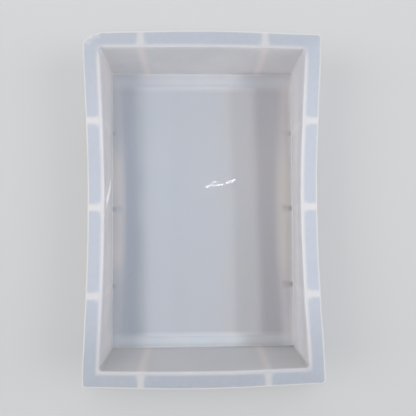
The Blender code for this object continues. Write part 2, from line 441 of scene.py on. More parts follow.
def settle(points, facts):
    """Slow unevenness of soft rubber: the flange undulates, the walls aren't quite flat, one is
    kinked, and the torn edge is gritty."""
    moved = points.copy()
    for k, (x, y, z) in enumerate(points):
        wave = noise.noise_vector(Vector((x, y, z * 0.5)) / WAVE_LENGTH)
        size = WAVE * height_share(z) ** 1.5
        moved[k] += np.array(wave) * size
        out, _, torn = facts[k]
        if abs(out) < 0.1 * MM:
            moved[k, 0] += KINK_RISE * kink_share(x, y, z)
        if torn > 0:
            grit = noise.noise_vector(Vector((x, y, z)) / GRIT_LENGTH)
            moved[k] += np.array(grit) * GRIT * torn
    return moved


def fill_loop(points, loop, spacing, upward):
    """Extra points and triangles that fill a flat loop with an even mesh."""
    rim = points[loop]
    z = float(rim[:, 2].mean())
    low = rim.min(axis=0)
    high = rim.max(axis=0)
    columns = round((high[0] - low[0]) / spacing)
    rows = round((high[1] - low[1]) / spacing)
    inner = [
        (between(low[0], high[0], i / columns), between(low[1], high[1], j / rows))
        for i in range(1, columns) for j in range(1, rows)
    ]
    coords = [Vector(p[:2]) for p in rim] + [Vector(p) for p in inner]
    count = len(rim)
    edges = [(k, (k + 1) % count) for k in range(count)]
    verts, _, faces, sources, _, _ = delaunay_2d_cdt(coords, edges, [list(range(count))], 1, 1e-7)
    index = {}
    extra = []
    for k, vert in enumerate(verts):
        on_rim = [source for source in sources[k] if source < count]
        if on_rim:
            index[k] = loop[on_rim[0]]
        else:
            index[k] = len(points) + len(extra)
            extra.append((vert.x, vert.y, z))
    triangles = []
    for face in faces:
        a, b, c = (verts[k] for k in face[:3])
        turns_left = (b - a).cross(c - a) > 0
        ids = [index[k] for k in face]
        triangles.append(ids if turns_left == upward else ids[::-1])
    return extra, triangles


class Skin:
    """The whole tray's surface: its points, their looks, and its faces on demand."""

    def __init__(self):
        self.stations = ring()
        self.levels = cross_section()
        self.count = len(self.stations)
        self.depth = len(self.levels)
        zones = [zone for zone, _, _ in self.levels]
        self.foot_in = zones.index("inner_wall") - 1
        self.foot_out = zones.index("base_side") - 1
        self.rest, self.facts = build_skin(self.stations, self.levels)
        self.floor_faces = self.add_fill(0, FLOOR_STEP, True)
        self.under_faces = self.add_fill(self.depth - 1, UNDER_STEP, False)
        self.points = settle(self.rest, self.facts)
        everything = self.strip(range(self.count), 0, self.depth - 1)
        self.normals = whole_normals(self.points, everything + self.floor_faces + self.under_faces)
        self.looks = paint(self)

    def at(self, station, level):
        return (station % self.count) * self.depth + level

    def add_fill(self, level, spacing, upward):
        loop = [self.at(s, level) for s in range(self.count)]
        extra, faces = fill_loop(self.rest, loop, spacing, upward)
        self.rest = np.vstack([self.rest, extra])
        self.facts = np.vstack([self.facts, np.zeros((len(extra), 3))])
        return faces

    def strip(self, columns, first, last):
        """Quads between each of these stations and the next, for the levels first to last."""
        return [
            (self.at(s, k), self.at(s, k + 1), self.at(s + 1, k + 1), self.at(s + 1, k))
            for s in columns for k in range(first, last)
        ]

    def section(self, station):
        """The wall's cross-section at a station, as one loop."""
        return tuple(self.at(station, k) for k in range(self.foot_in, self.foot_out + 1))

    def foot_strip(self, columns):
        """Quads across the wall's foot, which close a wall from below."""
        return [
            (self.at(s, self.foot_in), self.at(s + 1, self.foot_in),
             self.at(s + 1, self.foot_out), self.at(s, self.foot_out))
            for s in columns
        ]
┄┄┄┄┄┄
-- What is asked --
Please reproduce the entire listing, exactly as shown.

-- Written response --
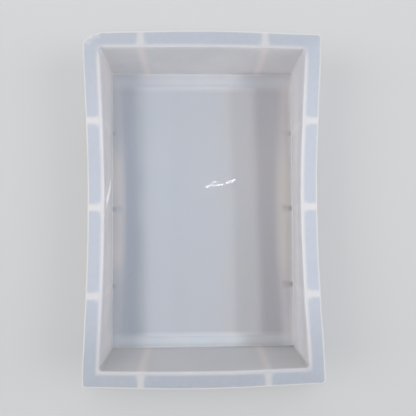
The Blender code for this object continues. Write part 2, from line 441 of scene.py on. More parts follow.
def settle(points, facts):
    """Slow unevenness of soft rubber: the flange undulates, the walls aren't quite flat, one is
    kinked, and the torn edge is gritty."""
    moved = points.copy()
    for k, (x, y, z) in enumerate(points):
        wave = noise.noise_vector(Vector((x, y, z * 0.5)) / WAVE_LENGTH)
        size = WAVE * height_share(z) ** 1.5
        moved[k] += np.array(wave) * size
        out, _, torn = facts[k]
        if abs(out) < 0.1 * MM:
            moved[k, 0] += KINK_RISE * kink_share(x, y, z)
        if torn > 0:
            grit = noise.noise_vector(Vector((x, y, z)) / GRIT_LENGTH)
            moved[k] += np.array(grit) * GRIT * torn
    return moved


def fill_loop(points, loop, spacing, upward):
    """Extra points and triangles that fill a flat loop with an even mesh."""
    rim = points[loop]
    z = float(rim[:, 2].mean())
    low = rim.min(axis=0)
    high = rim.max(axis=0)
    columns = round((high[0] - low[0]) / spacing)
    rows = round((high[1] - low[1]) / spacing)
    inner = [
        (between(low[0], high[0], i / columns), between(low[1], high[1], j / rows))
        for i in range(1, columns) for j in range(1, rows)
    ]
    coords = [Vector(p[:2]) for p in rim] + [Vector(p) for p in inner]
    count = len(rim)
    edges = [(k, (k + 1) % count) for k in range(count)]
    verts, _, faces, sources, _, _ = delaunay_2d_cdt(coords, edges, [list(range(count))], 1, 1e-7)
    index = {}
    extra = []
    for k, vert in enumerate(verts):
        on_rim = [source for source in sources[k] if source < count]
        if on_rim:
            index[k] = loop[on_rim[0]]
        else:
            index[k] = len(points) + len(extra)
            extra.append((vert.x, vert.y, z))
    triangles = []
    for face in faces:
        a, b, c = (verts[k] for k in face[:3])
        turns_left = (b - a).cross(c - a) > 0
        ids = [index[k] for k in face]
        triangles.append(ids if turns_left == upward else ids[::-1])
    return extra, triangles


class Skin:
    """The whole tray's surface: its points, their looks, and its faces on demand."""

    def __init__(self):
        self.stations = ring()
        self.levels = cross_section()
        self.count = len(self.stations)
        self.depth = len(self.levels)
        zones = [zone for zone, _, _ in self.levels]
        self.foot_in = zones.index("inner_wall") - 1
        self.foot_out = zones.index("base_side") - 1
        self.rest, self.facts = build_skin(self.stations, self.levels)
        self.floor_faces = self.add_fill(0, FLOOR_STEP, True)
        self.under_faces = self.add_fill(self.depth - 1, UNDER_STEP, False)
        self.points = settle(self.rest, self.facts)
        everything = self.strip(range(self.count), 0, self.depth - 1)
        self.normals = whole_normals(self.points, everything + self.floor_faces + self.under_faces)
        self.looks = paint(self)

    def at(self, station, level):
        return (station % self.count) * self.depth + level

    def add_fill(self, level, spacing, upward):
        loop = [self.at(s, level) for s in range(self.count)]
        extra, faces = fill_loop(self.rest, loop, spacing, upward)
        self.rest = np.vstack([self.rest, extra])
        self.facts = np.vstack([self.facts, np.zeros((len(extra), 3))])
        return faces

    def strip(self, columns, first, last):
        """Quads between each of these stations and the next, for the levels first to last."""
        return [
            (self.at(s, k), self.at(s, k + 1), self.at(s + 1, k + 1), self.at(s + 1, k))
            for s in columns for k in range(first, last)
        ]

    def section(self, station):
        """The wall's cross-section at a station, as one loop."""
        return tuple(self.at(station, k) for k in range(self.foot_in, self.foot_out + 1))

    def foot_strip(self, columns):
        """Quads across the wall's foot, which close a wall from below."""
        return [
            (self.at(s, self.foot_in), self.at(s + 1, self.foot_in),
             self.at(s + 1, self.foot_out), self.at(s, self.foot_out))
            for s in columns
        ]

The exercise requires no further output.